■ **EXERCISE DESCRIPTION**: Repeat exactly the stretch of lines from the line containing "obj.data.transform(world)" through the line containing "return made", both included, and nothing else.

Dataset excerpt:

-- Begin --

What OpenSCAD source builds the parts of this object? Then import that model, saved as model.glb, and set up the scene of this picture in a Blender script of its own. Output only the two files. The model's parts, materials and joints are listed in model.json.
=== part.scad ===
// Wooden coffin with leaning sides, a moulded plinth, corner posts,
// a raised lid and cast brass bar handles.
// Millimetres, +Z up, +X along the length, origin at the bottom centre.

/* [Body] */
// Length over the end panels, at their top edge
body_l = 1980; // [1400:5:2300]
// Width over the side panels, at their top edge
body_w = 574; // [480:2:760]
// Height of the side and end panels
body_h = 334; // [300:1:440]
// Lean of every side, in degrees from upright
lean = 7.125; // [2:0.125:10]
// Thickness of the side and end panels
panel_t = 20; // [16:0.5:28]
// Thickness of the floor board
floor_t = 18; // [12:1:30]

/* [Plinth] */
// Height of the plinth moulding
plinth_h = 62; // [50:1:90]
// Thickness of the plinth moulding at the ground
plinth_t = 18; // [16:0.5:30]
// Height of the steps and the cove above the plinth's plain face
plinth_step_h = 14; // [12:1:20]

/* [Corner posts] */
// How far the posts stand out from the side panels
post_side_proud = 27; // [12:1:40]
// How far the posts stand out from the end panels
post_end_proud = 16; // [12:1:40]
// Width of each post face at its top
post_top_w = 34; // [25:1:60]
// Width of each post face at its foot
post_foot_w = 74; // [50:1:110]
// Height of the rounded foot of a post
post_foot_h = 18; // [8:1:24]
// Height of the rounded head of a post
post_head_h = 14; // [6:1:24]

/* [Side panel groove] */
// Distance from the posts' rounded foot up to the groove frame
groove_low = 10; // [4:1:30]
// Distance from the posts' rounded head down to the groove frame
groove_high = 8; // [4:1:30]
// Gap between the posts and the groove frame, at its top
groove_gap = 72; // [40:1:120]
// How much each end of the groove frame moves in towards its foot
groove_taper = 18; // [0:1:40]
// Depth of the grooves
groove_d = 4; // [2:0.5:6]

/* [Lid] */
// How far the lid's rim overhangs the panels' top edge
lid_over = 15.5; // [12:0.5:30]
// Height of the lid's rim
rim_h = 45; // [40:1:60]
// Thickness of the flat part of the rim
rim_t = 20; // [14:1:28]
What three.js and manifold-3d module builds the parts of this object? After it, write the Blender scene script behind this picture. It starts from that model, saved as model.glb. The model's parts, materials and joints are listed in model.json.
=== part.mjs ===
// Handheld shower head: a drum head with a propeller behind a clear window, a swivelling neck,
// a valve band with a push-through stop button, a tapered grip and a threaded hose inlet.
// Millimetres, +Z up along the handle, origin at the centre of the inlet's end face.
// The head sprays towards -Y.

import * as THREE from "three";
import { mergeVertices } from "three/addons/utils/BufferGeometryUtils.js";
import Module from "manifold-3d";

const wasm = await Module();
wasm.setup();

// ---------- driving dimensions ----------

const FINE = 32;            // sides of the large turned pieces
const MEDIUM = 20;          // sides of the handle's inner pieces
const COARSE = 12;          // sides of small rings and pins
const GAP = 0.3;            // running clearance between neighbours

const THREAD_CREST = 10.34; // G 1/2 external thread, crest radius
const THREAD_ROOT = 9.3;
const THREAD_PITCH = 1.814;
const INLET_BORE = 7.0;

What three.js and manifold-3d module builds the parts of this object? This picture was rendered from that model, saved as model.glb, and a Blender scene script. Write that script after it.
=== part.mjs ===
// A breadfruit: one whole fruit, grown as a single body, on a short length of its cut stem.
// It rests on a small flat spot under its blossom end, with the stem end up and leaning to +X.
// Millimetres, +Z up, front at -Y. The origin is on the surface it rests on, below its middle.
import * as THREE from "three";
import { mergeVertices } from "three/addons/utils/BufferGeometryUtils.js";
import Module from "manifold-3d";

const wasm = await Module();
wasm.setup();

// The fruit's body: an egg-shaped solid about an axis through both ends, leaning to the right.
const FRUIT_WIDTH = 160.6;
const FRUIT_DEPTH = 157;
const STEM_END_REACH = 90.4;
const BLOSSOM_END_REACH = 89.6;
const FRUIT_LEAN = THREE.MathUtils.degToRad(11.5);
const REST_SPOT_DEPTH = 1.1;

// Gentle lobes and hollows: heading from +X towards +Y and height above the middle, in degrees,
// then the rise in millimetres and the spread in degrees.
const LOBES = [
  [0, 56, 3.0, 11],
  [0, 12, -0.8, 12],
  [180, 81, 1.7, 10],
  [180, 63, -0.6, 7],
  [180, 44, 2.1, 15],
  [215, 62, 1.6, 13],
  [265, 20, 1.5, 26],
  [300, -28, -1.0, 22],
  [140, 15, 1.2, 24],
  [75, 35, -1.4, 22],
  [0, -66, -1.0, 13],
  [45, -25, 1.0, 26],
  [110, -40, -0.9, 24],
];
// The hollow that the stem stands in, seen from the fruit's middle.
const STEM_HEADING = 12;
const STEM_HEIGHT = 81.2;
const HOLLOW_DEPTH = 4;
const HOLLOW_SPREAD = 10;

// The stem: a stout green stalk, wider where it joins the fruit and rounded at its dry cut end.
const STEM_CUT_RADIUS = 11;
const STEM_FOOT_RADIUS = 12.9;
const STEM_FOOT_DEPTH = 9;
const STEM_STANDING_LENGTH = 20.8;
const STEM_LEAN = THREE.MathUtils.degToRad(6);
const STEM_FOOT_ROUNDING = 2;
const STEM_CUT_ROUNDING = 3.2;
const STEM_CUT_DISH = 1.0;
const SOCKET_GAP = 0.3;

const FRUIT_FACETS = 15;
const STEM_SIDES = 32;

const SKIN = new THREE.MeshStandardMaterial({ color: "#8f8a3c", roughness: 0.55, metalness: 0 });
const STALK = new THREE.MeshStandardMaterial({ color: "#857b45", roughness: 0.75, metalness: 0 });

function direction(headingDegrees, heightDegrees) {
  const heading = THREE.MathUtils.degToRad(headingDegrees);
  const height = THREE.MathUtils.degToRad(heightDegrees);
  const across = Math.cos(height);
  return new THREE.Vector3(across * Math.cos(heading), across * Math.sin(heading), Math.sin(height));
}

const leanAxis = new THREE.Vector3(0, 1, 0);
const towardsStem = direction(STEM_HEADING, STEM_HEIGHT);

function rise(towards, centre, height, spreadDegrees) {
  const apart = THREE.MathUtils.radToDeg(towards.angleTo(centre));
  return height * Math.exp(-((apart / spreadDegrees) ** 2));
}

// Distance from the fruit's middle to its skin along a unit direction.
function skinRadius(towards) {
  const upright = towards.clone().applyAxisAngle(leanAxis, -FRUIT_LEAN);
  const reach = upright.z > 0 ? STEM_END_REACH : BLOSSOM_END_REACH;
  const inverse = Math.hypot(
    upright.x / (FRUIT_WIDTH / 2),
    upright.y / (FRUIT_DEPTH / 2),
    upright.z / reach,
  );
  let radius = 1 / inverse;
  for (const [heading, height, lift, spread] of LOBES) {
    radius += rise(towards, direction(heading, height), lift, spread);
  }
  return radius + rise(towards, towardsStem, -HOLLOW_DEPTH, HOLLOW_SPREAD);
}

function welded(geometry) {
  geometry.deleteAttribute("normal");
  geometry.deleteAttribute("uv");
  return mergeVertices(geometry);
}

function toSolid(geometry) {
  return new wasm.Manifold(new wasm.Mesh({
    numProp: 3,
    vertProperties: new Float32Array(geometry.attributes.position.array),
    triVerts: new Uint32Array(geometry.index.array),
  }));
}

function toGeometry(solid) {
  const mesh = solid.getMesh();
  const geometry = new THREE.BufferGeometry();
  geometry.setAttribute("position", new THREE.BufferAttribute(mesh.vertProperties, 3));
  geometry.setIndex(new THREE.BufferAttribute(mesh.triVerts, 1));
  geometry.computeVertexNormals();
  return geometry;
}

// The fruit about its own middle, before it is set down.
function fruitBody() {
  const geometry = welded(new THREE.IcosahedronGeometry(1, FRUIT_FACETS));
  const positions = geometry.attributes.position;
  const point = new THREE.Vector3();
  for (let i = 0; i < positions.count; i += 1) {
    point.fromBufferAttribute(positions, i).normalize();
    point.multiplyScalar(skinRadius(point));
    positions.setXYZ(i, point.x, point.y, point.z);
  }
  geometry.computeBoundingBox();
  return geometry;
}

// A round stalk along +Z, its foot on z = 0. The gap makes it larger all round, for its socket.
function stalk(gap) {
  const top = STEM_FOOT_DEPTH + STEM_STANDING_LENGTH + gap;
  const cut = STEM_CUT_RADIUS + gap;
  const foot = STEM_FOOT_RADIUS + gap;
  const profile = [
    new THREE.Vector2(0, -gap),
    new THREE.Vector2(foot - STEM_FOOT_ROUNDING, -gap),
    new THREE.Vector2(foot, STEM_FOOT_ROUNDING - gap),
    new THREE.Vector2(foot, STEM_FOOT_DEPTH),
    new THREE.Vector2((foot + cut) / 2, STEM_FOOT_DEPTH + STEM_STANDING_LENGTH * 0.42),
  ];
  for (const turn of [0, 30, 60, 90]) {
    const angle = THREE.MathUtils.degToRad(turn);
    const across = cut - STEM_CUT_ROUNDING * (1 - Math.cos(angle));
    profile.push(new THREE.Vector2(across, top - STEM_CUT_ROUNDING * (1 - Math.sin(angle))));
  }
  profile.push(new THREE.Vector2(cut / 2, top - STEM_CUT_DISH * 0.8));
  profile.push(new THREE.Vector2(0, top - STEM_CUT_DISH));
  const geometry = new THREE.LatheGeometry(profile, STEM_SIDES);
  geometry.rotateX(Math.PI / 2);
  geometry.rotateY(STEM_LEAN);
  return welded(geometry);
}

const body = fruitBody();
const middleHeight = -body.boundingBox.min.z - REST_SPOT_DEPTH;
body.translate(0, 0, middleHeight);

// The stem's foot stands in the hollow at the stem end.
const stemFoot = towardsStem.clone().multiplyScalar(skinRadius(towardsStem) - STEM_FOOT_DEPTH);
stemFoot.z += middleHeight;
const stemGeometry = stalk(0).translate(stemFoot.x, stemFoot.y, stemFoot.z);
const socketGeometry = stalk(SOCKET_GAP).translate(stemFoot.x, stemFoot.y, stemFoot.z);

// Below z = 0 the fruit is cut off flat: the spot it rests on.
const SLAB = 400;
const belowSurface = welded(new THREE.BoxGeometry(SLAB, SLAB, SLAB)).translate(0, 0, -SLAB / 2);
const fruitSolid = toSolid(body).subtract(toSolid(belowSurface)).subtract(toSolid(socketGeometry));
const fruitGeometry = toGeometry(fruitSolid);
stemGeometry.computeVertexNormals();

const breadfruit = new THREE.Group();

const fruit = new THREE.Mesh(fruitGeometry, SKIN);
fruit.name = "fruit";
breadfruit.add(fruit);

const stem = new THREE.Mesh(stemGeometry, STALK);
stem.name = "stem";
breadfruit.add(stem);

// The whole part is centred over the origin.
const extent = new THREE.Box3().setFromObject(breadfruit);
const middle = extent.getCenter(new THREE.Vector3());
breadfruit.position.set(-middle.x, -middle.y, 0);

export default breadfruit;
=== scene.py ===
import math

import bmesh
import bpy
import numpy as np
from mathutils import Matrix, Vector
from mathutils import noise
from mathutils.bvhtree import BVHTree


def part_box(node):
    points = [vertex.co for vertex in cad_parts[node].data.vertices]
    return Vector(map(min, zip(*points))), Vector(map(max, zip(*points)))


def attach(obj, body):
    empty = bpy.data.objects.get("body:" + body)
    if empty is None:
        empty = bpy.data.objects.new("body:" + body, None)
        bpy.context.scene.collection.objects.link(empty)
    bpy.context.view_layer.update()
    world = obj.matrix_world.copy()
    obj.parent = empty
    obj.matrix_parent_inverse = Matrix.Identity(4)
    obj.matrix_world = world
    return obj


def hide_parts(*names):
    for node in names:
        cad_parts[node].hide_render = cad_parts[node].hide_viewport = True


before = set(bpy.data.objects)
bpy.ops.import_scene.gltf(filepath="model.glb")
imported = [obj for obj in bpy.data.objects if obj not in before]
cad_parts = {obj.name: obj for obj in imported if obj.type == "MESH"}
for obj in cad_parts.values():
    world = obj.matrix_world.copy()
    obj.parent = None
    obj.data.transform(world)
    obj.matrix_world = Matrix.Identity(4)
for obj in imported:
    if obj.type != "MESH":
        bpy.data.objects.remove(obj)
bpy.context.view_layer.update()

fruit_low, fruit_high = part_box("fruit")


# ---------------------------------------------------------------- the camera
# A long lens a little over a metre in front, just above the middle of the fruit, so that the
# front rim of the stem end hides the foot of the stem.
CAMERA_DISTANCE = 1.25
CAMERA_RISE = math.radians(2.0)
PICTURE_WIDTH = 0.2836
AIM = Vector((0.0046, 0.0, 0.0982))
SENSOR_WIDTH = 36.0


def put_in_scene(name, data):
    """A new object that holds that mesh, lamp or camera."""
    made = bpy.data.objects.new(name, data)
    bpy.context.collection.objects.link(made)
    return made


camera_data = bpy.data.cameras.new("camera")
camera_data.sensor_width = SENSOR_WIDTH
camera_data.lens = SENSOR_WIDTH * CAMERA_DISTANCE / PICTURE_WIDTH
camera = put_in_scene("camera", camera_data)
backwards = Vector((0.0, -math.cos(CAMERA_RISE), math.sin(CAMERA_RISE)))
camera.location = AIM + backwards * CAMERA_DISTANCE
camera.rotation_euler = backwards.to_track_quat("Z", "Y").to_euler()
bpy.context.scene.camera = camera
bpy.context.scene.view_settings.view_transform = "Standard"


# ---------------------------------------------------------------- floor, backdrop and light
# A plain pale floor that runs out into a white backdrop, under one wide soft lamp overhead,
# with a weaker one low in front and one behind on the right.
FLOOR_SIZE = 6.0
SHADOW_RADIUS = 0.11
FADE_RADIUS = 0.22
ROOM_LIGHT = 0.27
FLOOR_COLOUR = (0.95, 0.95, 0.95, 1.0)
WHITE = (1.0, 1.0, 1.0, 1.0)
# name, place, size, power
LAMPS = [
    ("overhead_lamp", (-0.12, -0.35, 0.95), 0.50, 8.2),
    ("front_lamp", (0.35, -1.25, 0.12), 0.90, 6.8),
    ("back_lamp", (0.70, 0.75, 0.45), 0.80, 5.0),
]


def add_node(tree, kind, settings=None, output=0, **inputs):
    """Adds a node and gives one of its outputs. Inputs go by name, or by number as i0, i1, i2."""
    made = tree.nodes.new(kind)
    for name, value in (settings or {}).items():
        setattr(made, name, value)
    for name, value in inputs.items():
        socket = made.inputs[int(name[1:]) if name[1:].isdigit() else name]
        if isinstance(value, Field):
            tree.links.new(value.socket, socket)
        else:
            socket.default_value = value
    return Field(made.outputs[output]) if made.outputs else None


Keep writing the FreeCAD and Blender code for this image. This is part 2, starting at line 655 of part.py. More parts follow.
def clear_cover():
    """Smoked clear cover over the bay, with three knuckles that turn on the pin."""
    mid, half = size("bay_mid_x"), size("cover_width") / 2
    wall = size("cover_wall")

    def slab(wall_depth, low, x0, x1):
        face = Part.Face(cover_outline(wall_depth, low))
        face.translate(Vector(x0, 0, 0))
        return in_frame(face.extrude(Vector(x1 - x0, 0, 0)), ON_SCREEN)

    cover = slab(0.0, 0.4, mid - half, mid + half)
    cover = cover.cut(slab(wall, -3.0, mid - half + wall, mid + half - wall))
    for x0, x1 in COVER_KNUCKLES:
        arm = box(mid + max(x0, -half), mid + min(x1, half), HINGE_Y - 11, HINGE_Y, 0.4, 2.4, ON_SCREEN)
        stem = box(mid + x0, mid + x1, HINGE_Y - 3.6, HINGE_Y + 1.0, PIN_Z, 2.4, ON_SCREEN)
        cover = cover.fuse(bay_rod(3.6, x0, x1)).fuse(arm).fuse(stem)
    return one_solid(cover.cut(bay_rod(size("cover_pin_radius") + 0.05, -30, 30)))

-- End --

■ **ANSWER FOR THE TASK**:
    obj.data.transform(world)
    obj.matrix_world = Matrix.Identity(4)
for obj in imported:
    if obj.type != "MESH":
        bpy.data.objects.remove(obj)
bpy.context.view_layer.update()

fruit_low, fruit_high = part_box("fruit")


# ---------------------------------------------------------------- the camera
# A long lens a little over a metre in front, just above the middle of the fruit, so that the
# front rim of the stem end hides the foot of the stem.
CAMERA_DISTANCE = 1.25
CAMERA_RISE = math.radians(2.0)
PICTURE_WIDTH = 0.2836
AIM = Vector((0.0046, 0.0, 0.0982))
SENSOR_WIDTH = 36.0


def put_in_scene(name, data):
    """A new object that holds that mesh, lamp or camera."""
    made = bpy.data.objects.new(name, data)
    bpy.context.collection.objects.link(made)
    return made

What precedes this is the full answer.